BEGIN Data shown
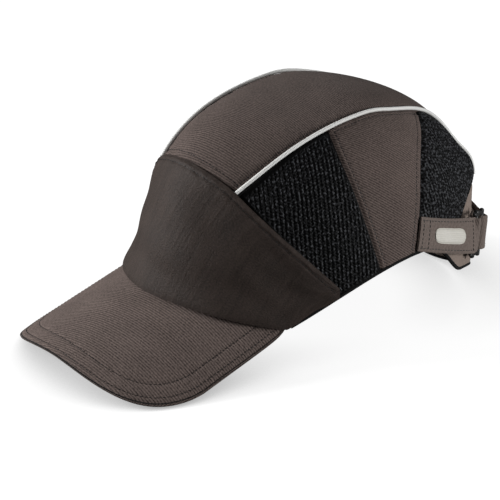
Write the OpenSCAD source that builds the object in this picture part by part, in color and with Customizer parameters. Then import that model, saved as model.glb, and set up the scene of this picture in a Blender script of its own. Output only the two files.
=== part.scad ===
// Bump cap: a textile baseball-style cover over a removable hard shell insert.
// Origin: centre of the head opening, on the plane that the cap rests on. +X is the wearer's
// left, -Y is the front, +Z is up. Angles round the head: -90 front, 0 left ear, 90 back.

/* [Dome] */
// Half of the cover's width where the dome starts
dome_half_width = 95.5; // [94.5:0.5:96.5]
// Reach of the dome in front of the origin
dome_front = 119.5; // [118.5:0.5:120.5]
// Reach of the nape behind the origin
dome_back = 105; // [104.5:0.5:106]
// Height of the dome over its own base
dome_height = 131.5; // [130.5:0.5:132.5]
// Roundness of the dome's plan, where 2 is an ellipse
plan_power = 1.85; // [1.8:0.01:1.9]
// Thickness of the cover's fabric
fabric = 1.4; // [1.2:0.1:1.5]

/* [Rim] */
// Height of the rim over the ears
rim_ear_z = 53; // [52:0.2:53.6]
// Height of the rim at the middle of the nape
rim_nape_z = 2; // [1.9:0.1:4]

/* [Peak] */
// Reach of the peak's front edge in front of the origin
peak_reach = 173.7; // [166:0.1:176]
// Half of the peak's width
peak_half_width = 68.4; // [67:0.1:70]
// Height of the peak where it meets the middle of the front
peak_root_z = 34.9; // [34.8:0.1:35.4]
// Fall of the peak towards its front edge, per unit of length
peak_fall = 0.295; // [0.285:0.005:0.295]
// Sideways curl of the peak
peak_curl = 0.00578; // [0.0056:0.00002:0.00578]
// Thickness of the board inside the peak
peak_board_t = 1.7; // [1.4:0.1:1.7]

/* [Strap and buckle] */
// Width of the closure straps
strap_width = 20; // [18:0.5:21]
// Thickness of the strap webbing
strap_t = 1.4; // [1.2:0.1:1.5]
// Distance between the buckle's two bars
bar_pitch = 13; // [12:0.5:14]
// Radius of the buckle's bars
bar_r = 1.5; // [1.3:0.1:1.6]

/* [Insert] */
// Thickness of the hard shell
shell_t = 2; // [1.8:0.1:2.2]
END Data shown
- _Task instructions_:
Restate the first line and every line after it, word for word, stopping once the line with "rim_nape_z = 2; // [1.9:0.1:4]" is done.

- _Answer to the task_:
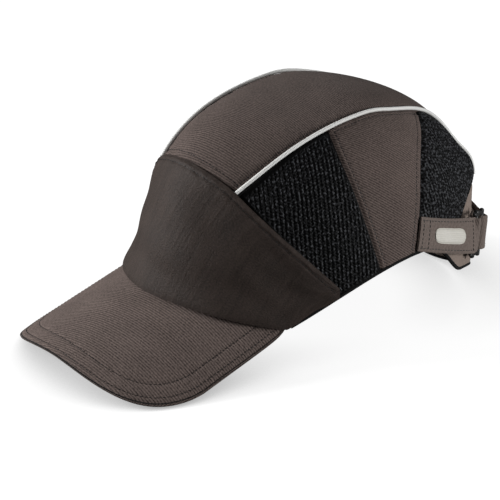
Write the OpenSCAD source that builds the object in this picture part by part, in color and with Customizer parameters. Then import that model, saved as model.glb, and set up the scene of this picture in a Blender script of its own. Output only the two files.
=== part.scad ===
// Bump cap: a textile baseball-style cover over a removable hard shell insert.
// Origin: centre of the head opening, on the plane that the cap rests on. +X is the wearer's
// left, -Y is the front, +Z is up. Angles round the head: -90 front, 0 left ear, 90 back.

/* [Dome] */
// Half of the cover's width where the dome starts
dome_half_width = 95.5; // [94.5:0.5:96.5]
// Reach of the dome in front of the origin
dome_front = 119.5; // [118.5:0.5:120.5]
// Reach of the nape behind the origin
dome_back = 105; // [104.5:0.5:106]
// Height of the dome over its own base
dome_height = 131.5; // [130.5:0.5:132.5]
// Roundness of the dome's plan, where 2 is an ellipse
plan_power = 1.85; // [1.8:0.01:1.9]
// Thickness of the cover's fabric
fabric = 1.4; // [1.2:0.1:1.5]

/* [Rim] */
// Height of the rim over the ears
rim_ear_z = 53; // [52:0.2:53.6]
// Height of the rim at the middle of the nape
rim_nape_z = 2; // [1.9:0.1:4]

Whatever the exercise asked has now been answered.